### DATASET CONTENT
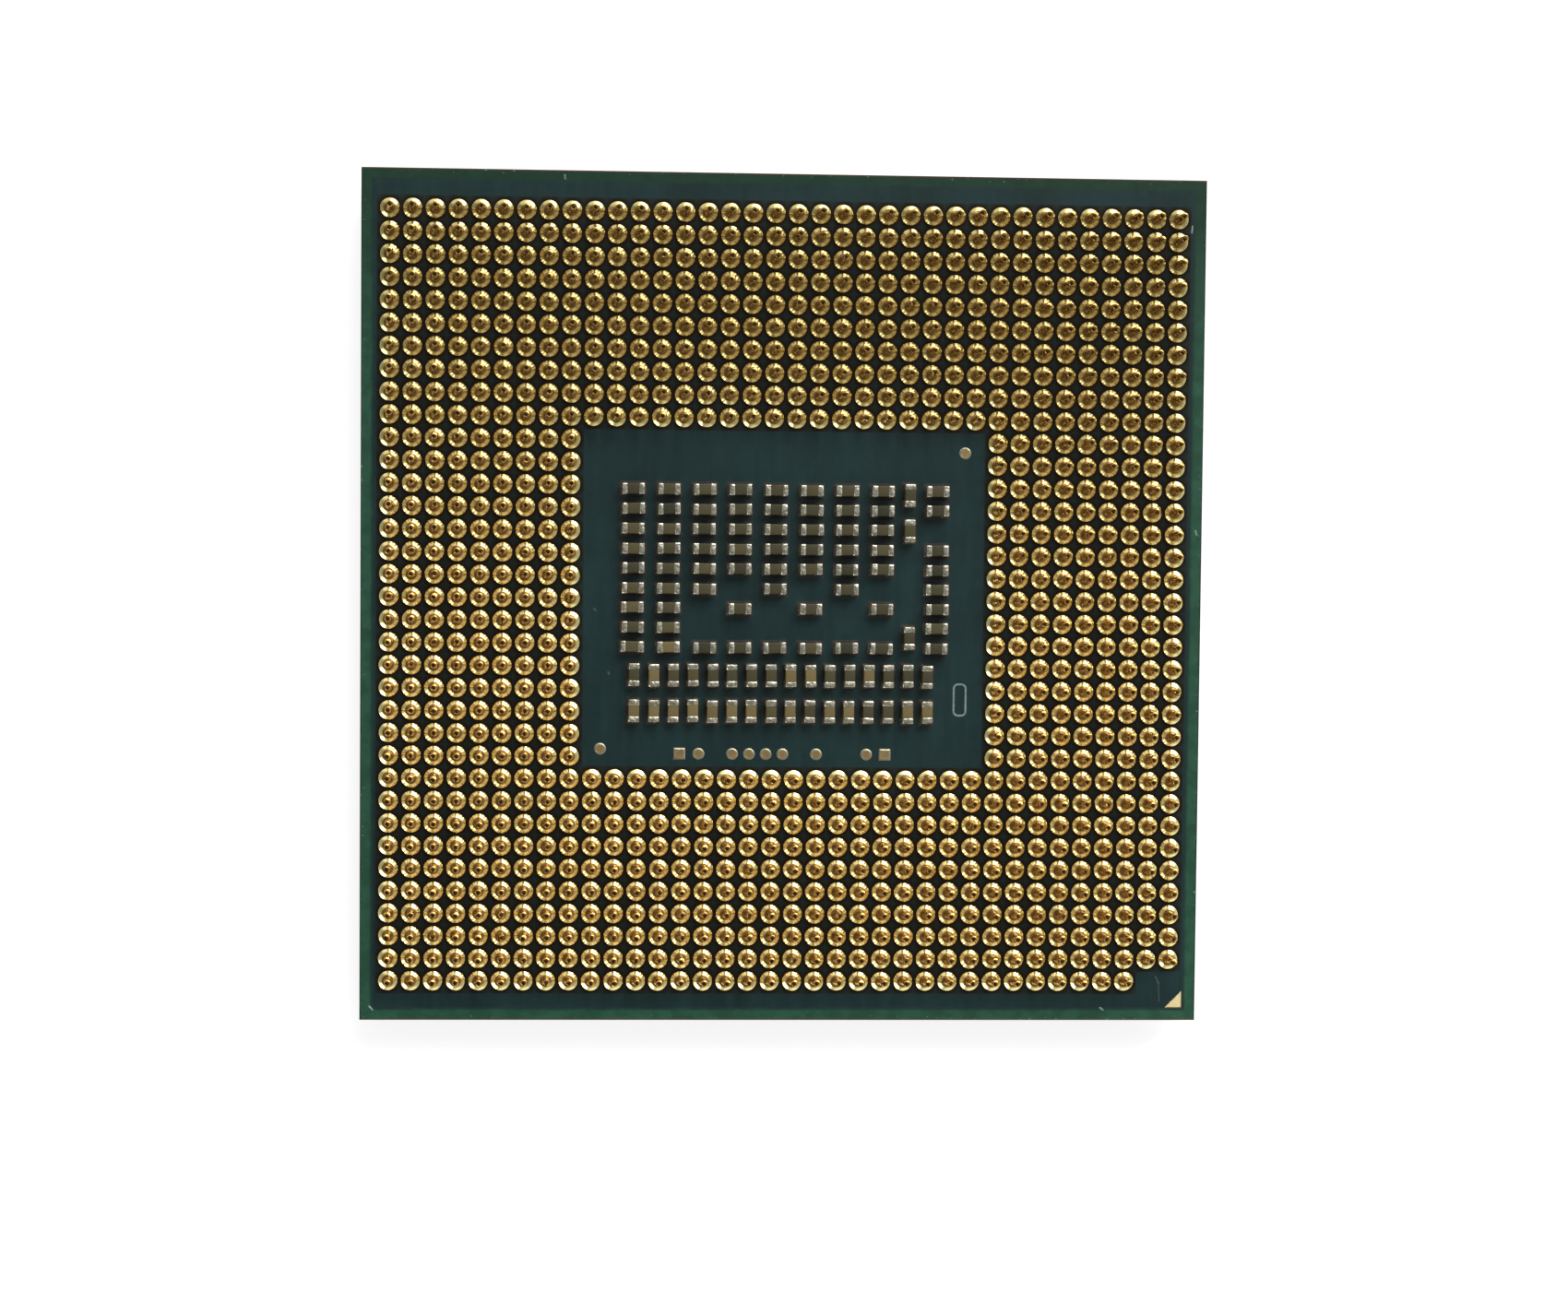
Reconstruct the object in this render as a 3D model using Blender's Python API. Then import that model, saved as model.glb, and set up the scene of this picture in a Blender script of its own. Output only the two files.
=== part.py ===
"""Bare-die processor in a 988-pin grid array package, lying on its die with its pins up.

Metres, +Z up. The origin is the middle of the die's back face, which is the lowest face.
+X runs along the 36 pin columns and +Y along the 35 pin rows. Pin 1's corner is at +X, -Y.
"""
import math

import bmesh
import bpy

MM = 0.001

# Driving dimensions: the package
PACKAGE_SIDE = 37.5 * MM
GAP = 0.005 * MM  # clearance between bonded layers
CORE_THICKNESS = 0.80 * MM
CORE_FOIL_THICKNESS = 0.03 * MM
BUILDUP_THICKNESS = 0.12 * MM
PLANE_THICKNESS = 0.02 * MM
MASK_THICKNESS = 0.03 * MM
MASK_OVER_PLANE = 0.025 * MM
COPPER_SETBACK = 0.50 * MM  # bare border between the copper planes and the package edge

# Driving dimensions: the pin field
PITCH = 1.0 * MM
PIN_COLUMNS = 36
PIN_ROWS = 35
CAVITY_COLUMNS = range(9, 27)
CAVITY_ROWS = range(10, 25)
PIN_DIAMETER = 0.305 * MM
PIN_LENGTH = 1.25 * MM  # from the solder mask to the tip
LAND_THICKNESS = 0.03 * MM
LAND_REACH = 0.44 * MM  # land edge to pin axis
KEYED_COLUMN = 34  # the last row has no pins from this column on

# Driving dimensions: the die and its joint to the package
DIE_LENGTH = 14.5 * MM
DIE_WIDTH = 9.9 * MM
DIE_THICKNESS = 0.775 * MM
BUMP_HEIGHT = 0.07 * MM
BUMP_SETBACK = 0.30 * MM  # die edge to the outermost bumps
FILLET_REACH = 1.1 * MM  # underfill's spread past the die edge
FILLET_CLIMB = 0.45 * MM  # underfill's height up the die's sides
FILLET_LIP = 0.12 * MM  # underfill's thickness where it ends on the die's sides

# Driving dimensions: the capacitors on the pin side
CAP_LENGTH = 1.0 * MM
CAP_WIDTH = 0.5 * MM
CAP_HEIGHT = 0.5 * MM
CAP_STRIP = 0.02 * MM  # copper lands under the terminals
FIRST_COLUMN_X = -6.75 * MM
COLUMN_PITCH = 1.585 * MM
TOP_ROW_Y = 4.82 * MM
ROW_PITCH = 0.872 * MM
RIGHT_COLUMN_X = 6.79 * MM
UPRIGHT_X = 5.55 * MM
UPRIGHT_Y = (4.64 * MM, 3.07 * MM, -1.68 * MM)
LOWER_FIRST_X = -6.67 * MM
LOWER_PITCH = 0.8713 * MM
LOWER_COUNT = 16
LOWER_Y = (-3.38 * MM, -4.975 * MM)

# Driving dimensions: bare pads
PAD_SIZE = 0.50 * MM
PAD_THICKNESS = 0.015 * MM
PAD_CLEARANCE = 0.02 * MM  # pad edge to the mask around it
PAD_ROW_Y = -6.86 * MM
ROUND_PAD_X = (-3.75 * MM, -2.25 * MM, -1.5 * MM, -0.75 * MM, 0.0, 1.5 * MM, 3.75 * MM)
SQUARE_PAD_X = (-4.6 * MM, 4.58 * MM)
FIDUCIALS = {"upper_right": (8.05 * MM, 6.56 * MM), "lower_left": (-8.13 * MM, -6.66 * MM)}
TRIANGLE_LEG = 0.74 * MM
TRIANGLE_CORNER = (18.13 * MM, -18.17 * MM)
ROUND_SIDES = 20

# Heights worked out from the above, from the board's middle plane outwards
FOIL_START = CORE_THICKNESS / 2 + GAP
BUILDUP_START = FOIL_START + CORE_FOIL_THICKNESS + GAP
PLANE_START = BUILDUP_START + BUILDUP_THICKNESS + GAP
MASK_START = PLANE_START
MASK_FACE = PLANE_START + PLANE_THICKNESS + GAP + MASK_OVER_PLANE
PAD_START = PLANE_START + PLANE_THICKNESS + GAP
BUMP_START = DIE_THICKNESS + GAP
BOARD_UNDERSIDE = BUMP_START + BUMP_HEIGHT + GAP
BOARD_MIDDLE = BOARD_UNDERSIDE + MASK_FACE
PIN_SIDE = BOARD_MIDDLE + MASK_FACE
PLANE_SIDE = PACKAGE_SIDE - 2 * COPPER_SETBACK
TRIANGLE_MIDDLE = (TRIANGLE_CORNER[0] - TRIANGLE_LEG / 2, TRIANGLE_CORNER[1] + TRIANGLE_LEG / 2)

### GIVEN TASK
The whole listing above needs to be written out again exactly.

### REPLY
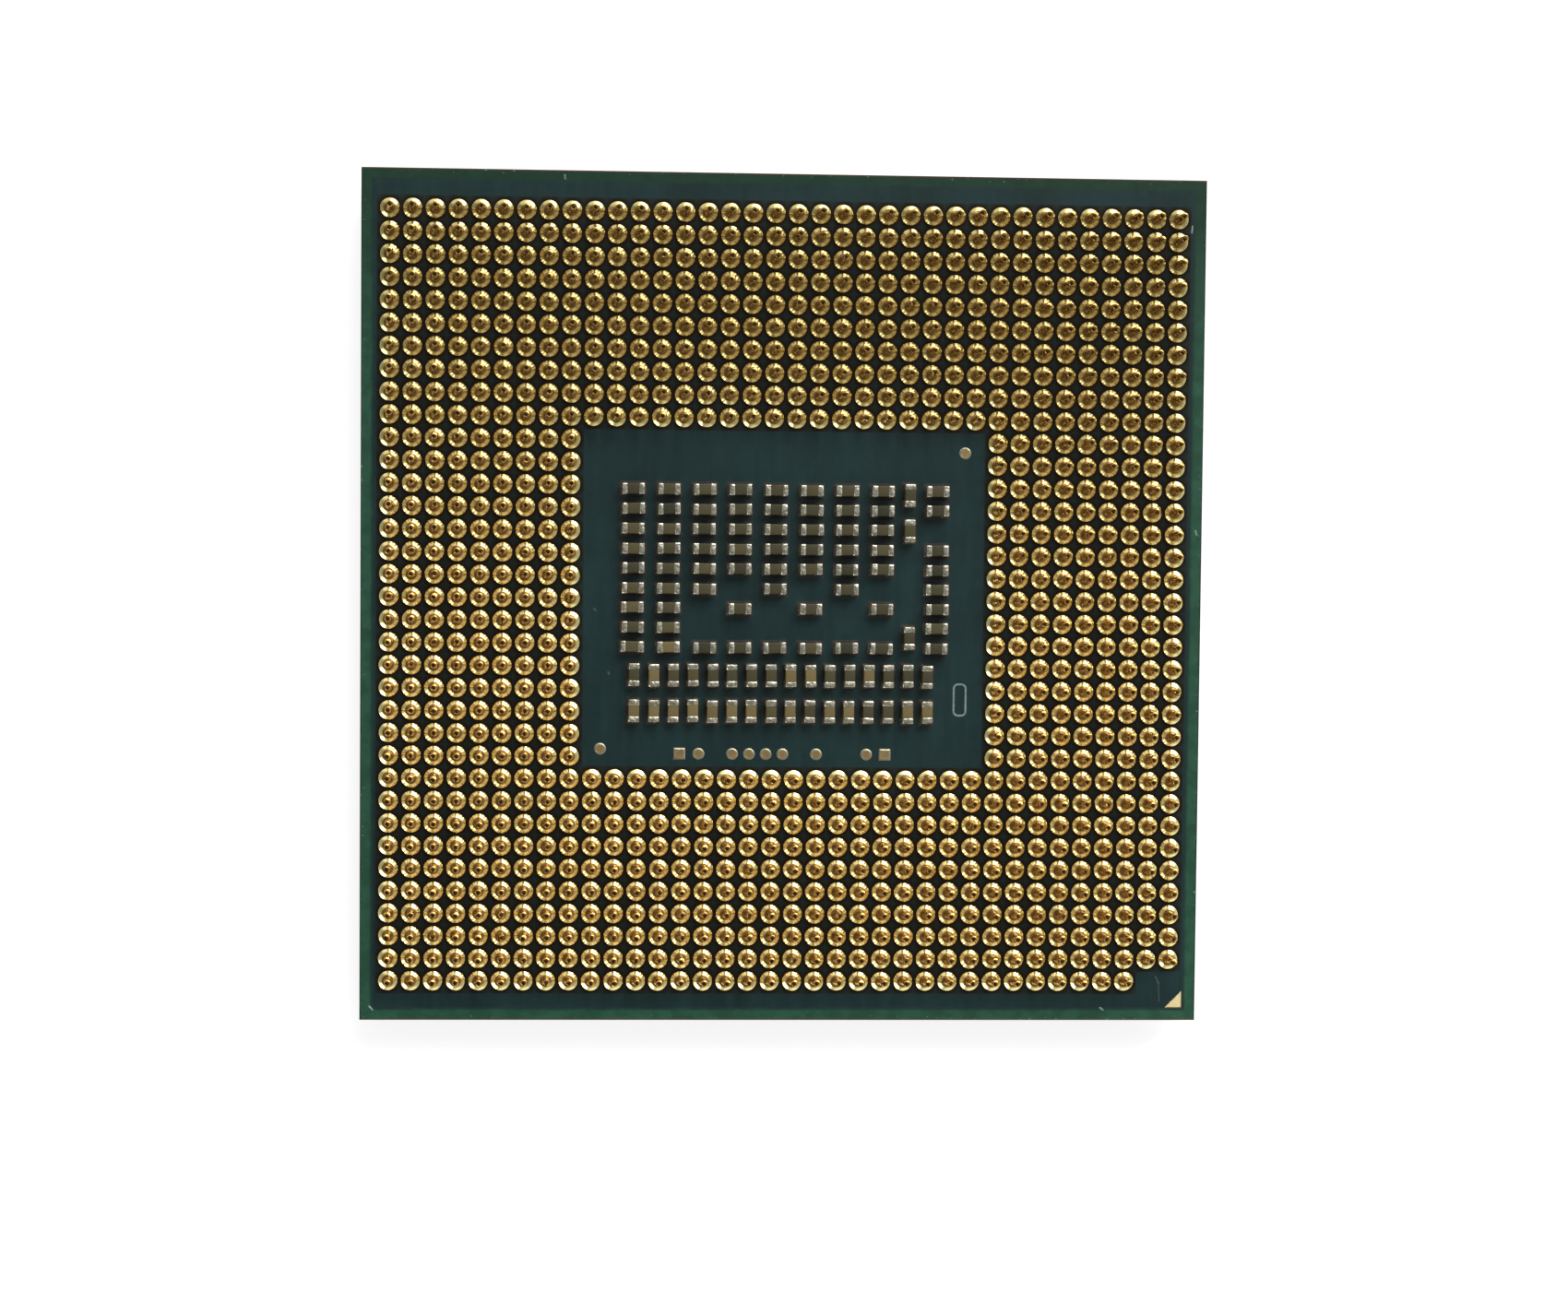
Reconstruct the object in this render as a 3D model using Blender's Python API. Then import that model, saved as model.glb, and set up the scene of this picture in a Blender script of its own. Output only the two files.
=== part.py ===
"""Bare-die processor in a 988-pin grid array package, lying on its die with its pins up.

Metres, +Z up. The origin is the middle of the die's back face, which is the lowest face.
+X runs along the 36 pin columns and +Y along the 35 pin rows. Pin 1's corner is at +X, -Y.
"""
import math

import bmesh
import bpy

MM = 0.001

# Driving dimensions: the package
PACKAGE_SIDE = 37.5 * MM
GAP = 0.005 * MM  # clearance between bonded layers
CORE_THICKNESS = 0.80 * MM
CORE_FOIL_THICKNESS = 0.03 * MM
BUILDUP_THICKNESS = 0.12 * MM
PLANE_THICKNESS = 0.02 * MM
MASK_THICKNESS = 0.03 * MM
MASK_OVER_PLANE = 0.025 * MM
COPPER_SETBACK = 0.50 * MM  # bare border between the copper planes and the package edge

# Driving dimensions: the pin field
PITCH = 1.0 * MM
PIN_COLUMNS = 36
PIN_ROWS = 35
CAVITY_COLUMNS = range(9, 27)
CAVITY_ROWS = range(10, 25)
PIN_DIAMETER = 0.305 * MM
PIN_LENGTH = 1.25 * MM  # from the solder mask to the tip
LAND_THICKNESS = 0.03 * MM
LAND_REACH = 0.44 * MM  # land edge to pin axis
KEYED_COLUMN = 34  # the last row has no pins from this column on

# Driving dimensions: the die and its joint to the package
DIE_LENGTH = 14.5 * MM
DIE_WIDTH = 9.9 * MM
DIE_THICKNESS = 0.775 * MM
BUMP_HEIGHT = 0.07 * MM
BUMP_SETBACK = 0.30 * MM  # die edge to the outermost bumps
FILLET_REACH = 1.1 * MM  # underfill's spread past the die edge
FILLET_CLIMB = 0.45 * MM  # underfill's height up the die's sides
FILLET_LIP = 0.12 * MM  # underfill's thickness where it ends on the die's sides

# Driving dimensions: the capacitors on the pin side
CAP_LENGTH = 1.0 * MM
CAP_WIDTH = 0.5 * MM
CAP_HEIGHT = 0.5 * MM
CAP_STRIP = 0.02 * MM  # copper lands under the terminals
FIRST_COLUMN_X = -6.75 * MM
COLUMN_PITCH = 1.585 * MM
TOP_ROW_Y = 4.82 * MM
ROW_PITCH = 0.872 * MM
RIGHT_COLUMN_X = 6.79 * MM
UPRIGHT_X = 5.55 * MM
UPRIGHT_Y = (4.64 * MM, 3.07 * MM, -1.68 * MM)
LOWER_FIRST_X = -6.67 * MM
LOWER_PITCH = 0.8713 * MM
LOWER_COUNT = 16
LOWER_Y = (-3.38 * MM, -4.975 * MM)

# Driving dimensions: bare pads
PAD_SIZE = 0.50 * MM
PAD_THICKNESS = 0.015 * MM
PAD_CLEARANCE = 0.02 * MM  # pad edge to the mask around it
PAD_ROW_Y = -6.86 * MM
ROUND_PAD_X = (-3.75 * MM, -2.25 * MM, -1.5 * MM, -0.75 * MM, 0.0, 1.5 * MM, 3.75 * MM)
SQUARE_PAD_X = (-4.6 * MM, 4.58 * MM)
FIDUCIALS = {"upper_right": (8.05 * MM, 6.56 * MM), "lower_left": (-8.13 * MM, -6.66 * MM)}
TRIANGLE_LEG = 0.74 * MM
TRIANGLE_CORNER = (18.13 * MM, -18.17 * MM)
ROUND_SIDES = 20

# Heights worked out from the above, from the board's middle plane outwards
FOIL_START = CORE_THICKNESS / 2 + GAP
BUILDUP_START = FOIL_START + CORE_FOIL_THICKNESS + GAP
PLANE_START = BUILDUP_START + BUILDUP_THICKNESS + GAP
MASK_START = PLANE_START
MASK_FACE = PLANE_START + PLANE_THICKNESS + GAP + MASK_OVER_PLANE
PAD_START = PLANE_START + PLANE_THICKNESS + GAP
BUMP_START = DIE_THICKNESS + GAP
BOARD_UNDERSIDE = BUMP_START + BUMP_HEIGHT + GAP
BOARD_MIDDLE = BOARD_UNDERSIDE + MASK_FACE
PIN_SIDE = BOARD_MIDDLE + MASK_FACE
PLANE_SIDE = PACKAGE_SIDE - 2 * COPPER_SETBACK
TRIANGLE_MIDDLE = (TRIANGLE_CORNER[0] - TRIANGLE_LEG / 2, TRIANGLE_CORNER[1] + TRIANGLE_LEG / 2)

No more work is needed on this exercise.